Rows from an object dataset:
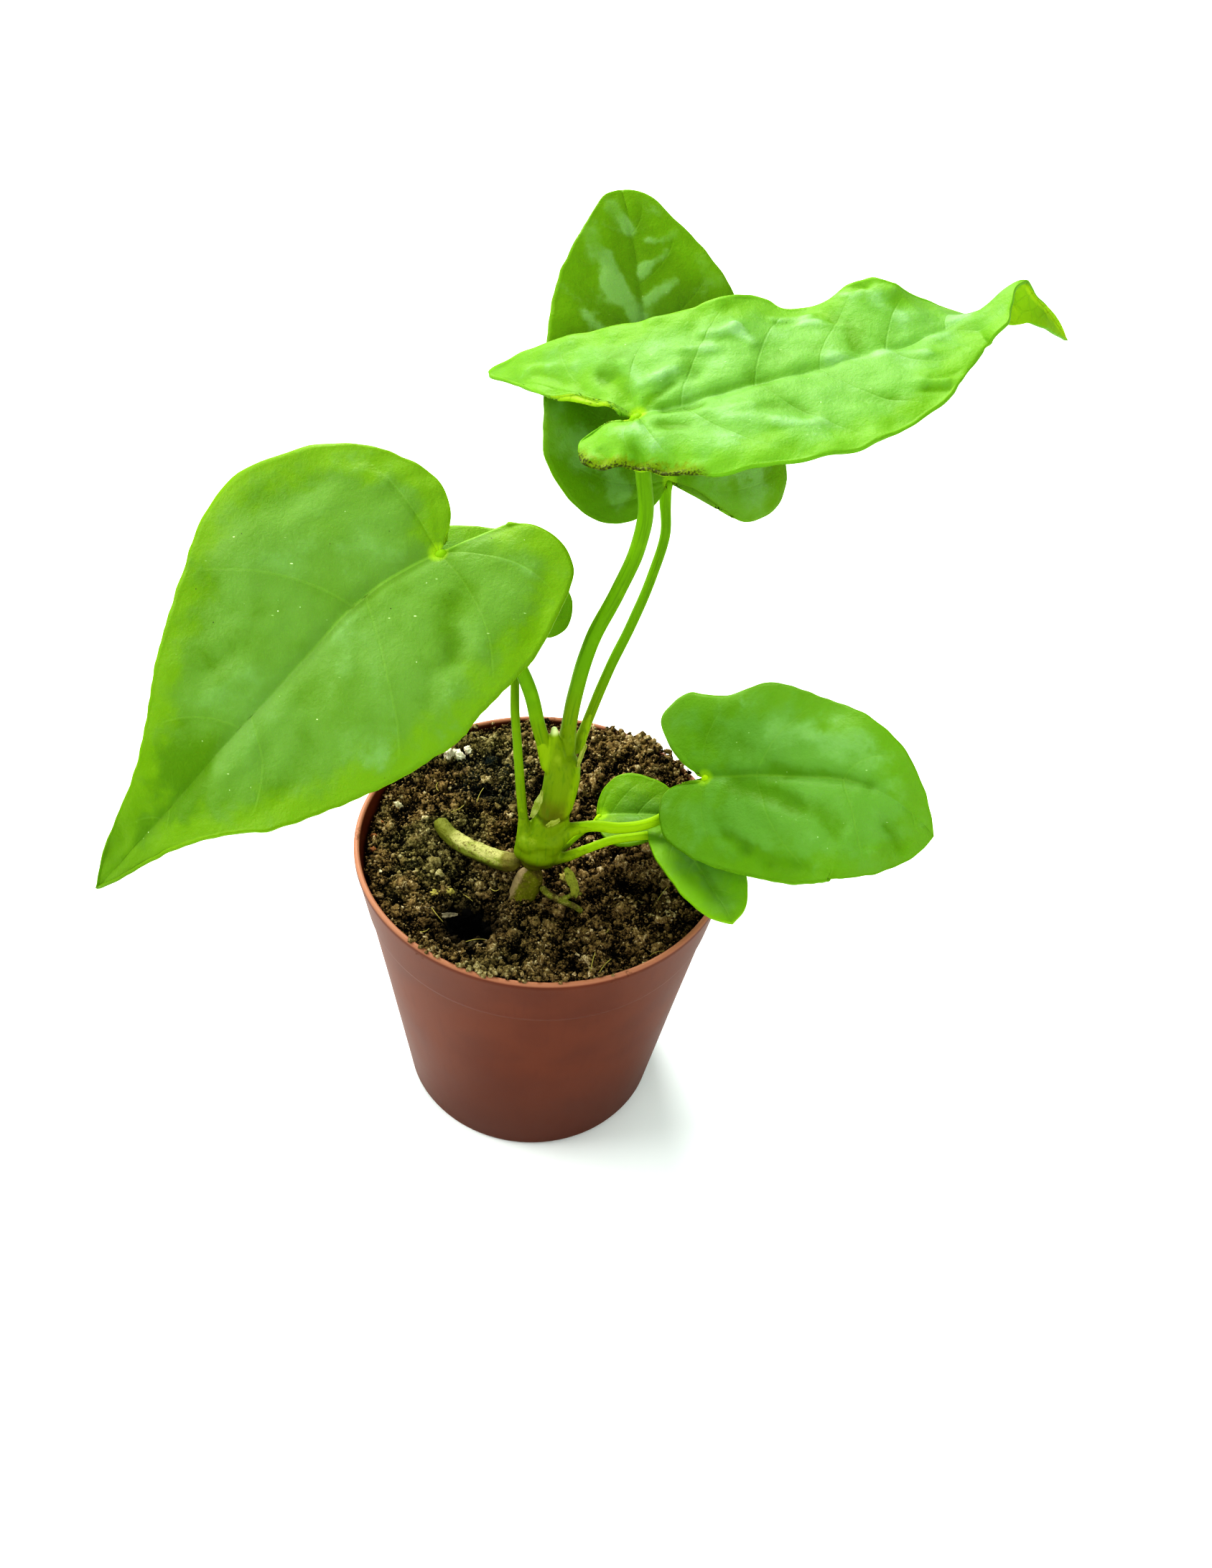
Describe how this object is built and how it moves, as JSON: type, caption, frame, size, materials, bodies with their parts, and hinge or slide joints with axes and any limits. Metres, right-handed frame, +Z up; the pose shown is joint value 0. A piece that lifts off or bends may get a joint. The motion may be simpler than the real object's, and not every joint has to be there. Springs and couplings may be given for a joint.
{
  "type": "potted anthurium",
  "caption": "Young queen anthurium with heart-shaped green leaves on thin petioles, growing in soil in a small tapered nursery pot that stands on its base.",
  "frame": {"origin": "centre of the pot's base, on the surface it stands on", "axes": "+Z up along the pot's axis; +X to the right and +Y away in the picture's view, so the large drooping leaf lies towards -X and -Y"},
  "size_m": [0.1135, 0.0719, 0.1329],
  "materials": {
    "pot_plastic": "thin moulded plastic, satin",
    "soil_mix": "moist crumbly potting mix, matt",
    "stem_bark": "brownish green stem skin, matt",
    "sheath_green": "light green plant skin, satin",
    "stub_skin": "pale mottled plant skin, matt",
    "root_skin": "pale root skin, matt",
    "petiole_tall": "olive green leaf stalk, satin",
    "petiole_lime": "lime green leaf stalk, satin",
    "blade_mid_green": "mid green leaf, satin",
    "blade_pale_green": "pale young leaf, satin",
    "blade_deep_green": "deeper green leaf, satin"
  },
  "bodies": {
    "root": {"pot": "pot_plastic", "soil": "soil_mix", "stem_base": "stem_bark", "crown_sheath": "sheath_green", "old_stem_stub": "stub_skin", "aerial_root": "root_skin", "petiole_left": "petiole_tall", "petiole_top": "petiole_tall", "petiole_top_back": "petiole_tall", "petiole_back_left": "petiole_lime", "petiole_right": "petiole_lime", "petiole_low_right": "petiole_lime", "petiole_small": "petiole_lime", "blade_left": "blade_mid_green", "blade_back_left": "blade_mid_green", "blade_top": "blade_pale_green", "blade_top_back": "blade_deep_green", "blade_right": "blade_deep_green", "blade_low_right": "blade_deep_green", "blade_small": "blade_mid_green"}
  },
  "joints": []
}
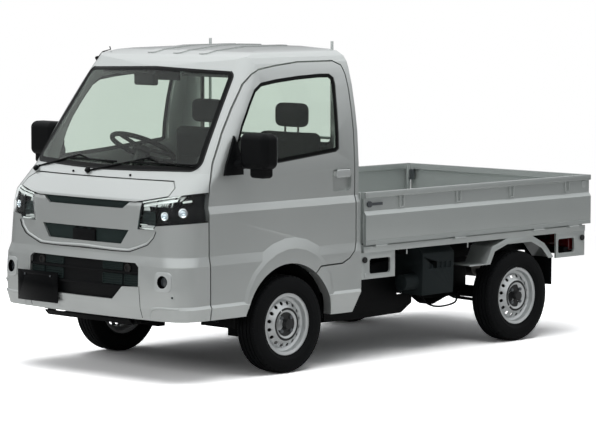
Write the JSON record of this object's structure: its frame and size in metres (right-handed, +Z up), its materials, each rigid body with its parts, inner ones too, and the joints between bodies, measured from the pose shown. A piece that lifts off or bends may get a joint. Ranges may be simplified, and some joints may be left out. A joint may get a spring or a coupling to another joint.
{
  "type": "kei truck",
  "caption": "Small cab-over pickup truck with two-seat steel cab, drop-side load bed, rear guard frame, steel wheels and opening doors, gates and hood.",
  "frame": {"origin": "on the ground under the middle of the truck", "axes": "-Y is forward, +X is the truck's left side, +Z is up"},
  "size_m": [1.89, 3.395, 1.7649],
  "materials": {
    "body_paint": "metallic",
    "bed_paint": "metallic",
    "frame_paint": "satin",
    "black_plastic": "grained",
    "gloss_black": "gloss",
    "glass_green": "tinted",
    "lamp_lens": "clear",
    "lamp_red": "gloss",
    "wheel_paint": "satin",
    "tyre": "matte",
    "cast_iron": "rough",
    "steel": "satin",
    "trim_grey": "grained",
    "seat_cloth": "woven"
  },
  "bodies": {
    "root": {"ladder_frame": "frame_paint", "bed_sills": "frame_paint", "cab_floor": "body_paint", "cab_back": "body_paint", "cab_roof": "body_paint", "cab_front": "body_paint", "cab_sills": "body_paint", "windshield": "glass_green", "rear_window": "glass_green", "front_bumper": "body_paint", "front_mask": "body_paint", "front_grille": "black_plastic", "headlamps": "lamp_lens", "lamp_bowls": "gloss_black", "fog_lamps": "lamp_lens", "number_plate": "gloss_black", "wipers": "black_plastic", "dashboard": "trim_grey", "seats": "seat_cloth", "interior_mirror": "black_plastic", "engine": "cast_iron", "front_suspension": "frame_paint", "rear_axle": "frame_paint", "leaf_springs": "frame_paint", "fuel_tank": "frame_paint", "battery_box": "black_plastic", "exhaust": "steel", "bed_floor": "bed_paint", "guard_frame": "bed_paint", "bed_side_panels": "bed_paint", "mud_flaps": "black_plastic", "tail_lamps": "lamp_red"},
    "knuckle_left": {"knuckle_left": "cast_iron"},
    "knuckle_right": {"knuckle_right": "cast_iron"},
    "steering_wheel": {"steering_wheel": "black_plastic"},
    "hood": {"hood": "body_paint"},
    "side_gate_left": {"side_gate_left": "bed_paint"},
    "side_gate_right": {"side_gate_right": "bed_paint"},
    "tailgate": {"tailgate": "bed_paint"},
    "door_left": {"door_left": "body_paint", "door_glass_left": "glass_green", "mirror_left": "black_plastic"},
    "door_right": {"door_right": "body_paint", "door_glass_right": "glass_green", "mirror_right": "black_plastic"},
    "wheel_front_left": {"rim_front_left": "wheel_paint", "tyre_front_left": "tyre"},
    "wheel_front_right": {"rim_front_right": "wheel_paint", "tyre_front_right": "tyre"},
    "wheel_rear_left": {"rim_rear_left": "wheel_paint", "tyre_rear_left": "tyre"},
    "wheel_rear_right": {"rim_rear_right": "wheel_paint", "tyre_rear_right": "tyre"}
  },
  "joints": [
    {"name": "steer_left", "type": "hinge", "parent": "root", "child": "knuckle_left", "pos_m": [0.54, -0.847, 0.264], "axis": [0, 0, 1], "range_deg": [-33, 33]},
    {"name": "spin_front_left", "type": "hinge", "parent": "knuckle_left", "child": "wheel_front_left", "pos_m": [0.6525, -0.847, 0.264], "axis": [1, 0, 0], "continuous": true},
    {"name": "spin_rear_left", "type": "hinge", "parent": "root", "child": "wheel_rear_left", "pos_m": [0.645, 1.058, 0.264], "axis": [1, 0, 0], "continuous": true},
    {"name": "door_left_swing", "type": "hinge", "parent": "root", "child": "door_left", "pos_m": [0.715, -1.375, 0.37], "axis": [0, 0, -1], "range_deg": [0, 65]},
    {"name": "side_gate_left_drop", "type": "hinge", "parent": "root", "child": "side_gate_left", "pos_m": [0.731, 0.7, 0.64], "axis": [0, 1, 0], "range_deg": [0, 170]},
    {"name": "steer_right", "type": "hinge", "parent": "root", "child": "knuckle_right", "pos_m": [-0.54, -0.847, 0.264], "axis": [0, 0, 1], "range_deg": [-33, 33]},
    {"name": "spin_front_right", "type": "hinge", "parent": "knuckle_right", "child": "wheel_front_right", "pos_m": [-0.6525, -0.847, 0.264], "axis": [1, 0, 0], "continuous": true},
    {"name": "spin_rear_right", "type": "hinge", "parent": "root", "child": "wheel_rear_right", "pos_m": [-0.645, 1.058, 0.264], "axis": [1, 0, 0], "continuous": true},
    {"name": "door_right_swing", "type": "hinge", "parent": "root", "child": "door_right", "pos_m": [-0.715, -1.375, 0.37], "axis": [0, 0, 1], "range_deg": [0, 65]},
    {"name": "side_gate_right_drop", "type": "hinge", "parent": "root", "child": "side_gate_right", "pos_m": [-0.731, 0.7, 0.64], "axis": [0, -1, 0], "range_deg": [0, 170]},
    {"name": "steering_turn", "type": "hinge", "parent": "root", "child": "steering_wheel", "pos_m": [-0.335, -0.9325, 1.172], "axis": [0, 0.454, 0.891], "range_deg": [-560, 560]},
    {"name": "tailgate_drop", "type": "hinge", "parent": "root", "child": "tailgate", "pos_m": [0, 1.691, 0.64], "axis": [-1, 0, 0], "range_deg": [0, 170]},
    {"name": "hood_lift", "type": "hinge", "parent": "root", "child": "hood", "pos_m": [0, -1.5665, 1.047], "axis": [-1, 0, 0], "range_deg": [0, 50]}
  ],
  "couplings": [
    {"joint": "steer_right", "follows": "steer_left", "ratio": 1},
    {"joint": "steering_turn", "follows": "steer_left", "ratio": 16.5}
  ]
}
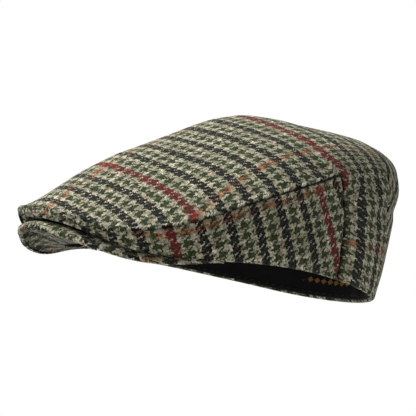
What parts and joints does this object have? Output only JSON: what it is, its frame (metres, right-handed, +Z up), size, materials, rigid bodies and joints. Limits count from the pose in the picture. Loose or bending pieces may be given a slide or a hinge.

The task: Copy all the lines above that hold the string "pose".

Response to the exercise:
Describe how this object is built and how it moves, as JSON: type, caption, frame, size, materials, bodies with their parts, and hinge or slide joints with axes and any limits. Metres, right-handed frame, +Z up; the pose shown is joint value 0. A piece that lifts off or bends may get a joint. The motion may be simpler than the real object's, and not every joint has to be there. Springs and couplings may be given for a joint.
Write the JSON record of this object's structure: its frame and size in metres (right-handed, +Z up), its materials, each rigid body with its parts, inner ones too, and the joints between bodies, measured from the pose shown. A piece that lifts off or bends may get a joint. Ranges may be simplified, and some joints may be left out. A joint may get a spring or a coupling to another joint.
What parts and joints does this object have? Output only JSON: what it is, its frame (metres, right-handed, +Z up), size, materials, rigid bodies and joints. Limits count from the pose in the picture. Loose or bending pieces may be given a slide or a hinge.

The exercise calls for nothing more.